Okay, so here's the plan:
1. get up every morning and bike ride for a half hour.
2. Eat breakfast.
3. Cut back on coffee intake.
4. Eat better.
5. Start writing that damn book of poetry . . . damn it.
6. Make more friends.
7. Be kinder to the friends I already have.
8. Find out who my enemies are: send them Christmas and B-day cards.
9. Keep reading science books so IF I ever get the chance to debate Neil deGrasse Tyson I can kick his ass.
10. Keep working towards "spiritual enlightenment."

That should cover what time I have left on this plane of existence.

Saturday, December 13, 2014

So, yesterday I had to go back o the doctor's for ultrasound, and or the first time in my life I had the chance to see my heart! Well, okay, a ultrasound simulation of my heart, but still my heart. The image wasn't as sharp as the techy would have liked, years of smoking had scared my lungs so much that a fine, smog like film covered the view, but he said it would work . . . okay.

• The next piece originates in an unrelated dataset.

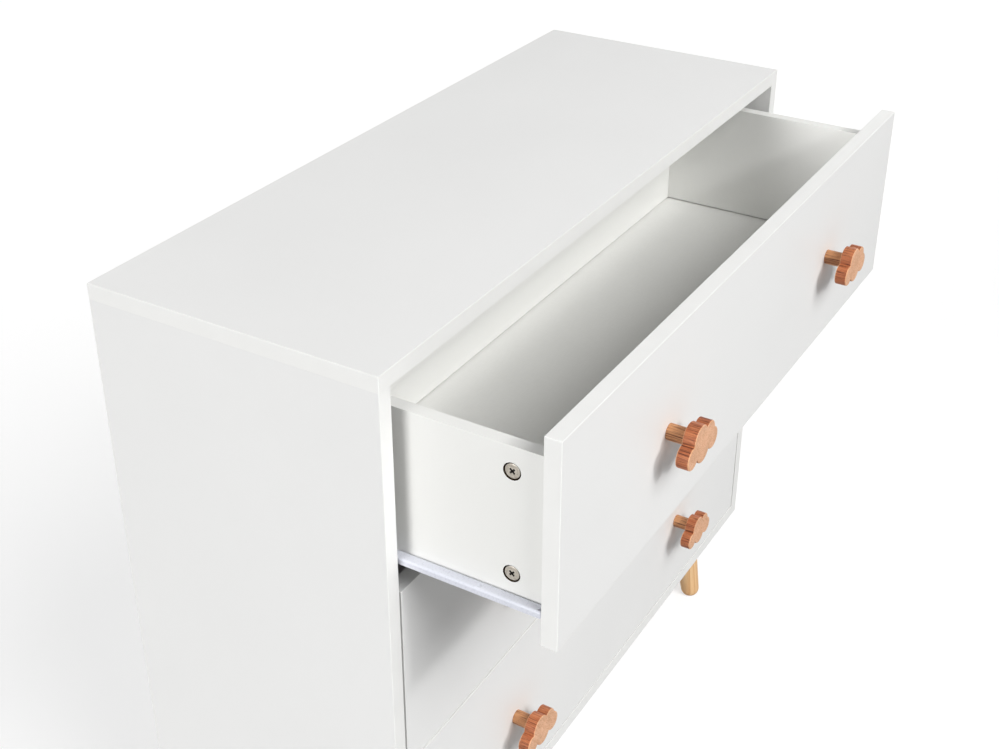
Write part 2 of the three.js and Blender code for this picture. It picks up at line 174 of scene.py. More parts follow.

It turned out to be a very long day for me and David. After the doctor appointment (David had one too for the cold he can't seem to shake off), we both went home to prepare for ART WALK. I admit I did doze off a bit, but never actually fell asleep! I don't want to leap all day and wind-up staying up all night anymore. I want to join the living who wake at six AM and get out the door to do . . . something by eight! Okay, not quite there yet but getting closer.

Sunday, December 14, 2014

Friday night Art Walk. A bit of mild winter breeze forcing people into winter coats, stocking caps and gloves; a fine mist of fog clinging to the stoplights, an the mild glare of the passing cars' low beams, makes Main St. look more like Hogsmeade than Norman Town, Oklahoma.

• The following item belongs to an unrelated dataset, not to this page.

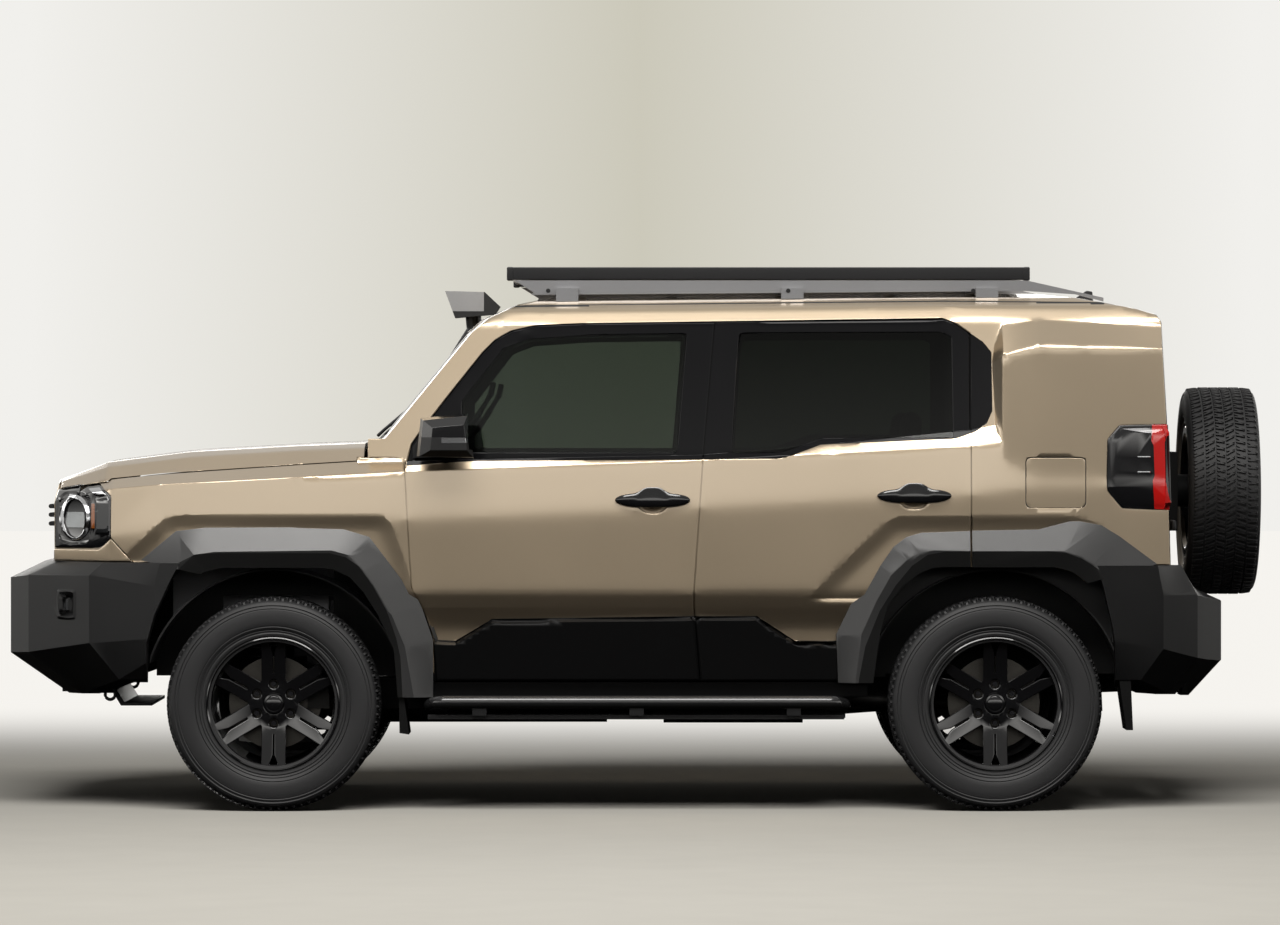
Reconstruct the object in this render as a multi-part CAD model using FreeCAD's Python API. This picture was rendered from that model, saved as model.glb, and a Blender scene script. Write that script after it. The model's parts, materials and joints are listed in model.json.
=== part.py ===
"""A lifted, five-door off-road estate car on a ladder frame, as an assembly of separate pieces.

Frame: +X forward, +Y to the car's left, +Z up, millimetres. The origin is on the ground, in the
middle of the car's length and width. Each piece is one file in parts/, named after the piece.
Left and right pieces are made once, on the left, and mirrored.
"""
import FreeCAD
import Part

import math
import os

V = FreeCAD.Vector

# ---- driving dimensions -------------------------------------------------------------------
LENGTH = 4564.0                      # front bumper to the back of the spare tyre
WHEELBASE = 2580.0
FRONT_OVERHANG = 984.0
FRONT_AXLE = LENGTH / 2 - FRONT_OVERHANG
REAR_AXLE = FRONT_AXLE - WHEELBASE
TYRE_R = 383.0                       # 265/60 R18
TYRE_W = 265.0
WHEEL_Y = 778.0                      # half the track
KINGPIN_Y = 700.0
GAP = 5.0                            # shut line between moving and fixed panels
SKIN = 22.0                          # depth of a door's outer flange
RECESS = 5.0                         # how far the window band lies below the paint
MIRROR_PLANE = V(0, 1, 0)
PARTS = {}


# ---- small helpers ------------------------------------------------------------------------
def box(x0, x1, y0, y1, z0, z1):
    low = V(min(x0, x1), min(y0, y1), min(z0, z1))
    return Part.makeBox(abs(x1 - x0), abs(y1 - y0), abs(z1 - z0), low)


def cylinder(radius, length, start, direction):
    return Part.makeCylinder(radius, length, start, direction)


def side_prism(outline, y0, y1):
    """A side-view outline of (x, z) points, drawn out from y0 to y1."""
    points = [V(x, y0, z) for x, z in outline]
    face = Part.Face(Part.makePolygon(points + points[:1]))
    return face.extrude(V(0, y1 - y0, 0))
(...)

David and me got a chance to finally meet Kathy's husband, Chris, who's just the most remarkable guy. He's a independent "art" musician who has lived a big chunk of his life in New York City. How's he taking to living in Norman Town? Pretty well, I'd say. Being introduced to Norman Town on 2nd Friday Art Walk really shows off our small towns artistic side. He seems to like it.

There was so much going on, on this Main St. Friday night. People were everywhere on the streets, laughing joking, greeting everyone with a friendly "Hi!" a wonderfully happy night. I'm guessing the Norman Arts Council decided to celebrate Christmas early because Santa and Frosty was out in force on the streets and in the shops.

The whole night reminded my why I'm so in love with this "little" town. It also reminds me why I grimace when I see home changing, becoming more "corporate" and less the "Mom & Pop" oriented businesses I remember back in the 70s and 80s. But that's the way life is, it continues to change and we adapt those changes to meet our needs as a community.

Anyway, a very fun night, and this is the last post for this 2nd week in December. I hope my few readers will hang in with me as I try in the weeks left to capture the feel of Norman Town during Christmas time.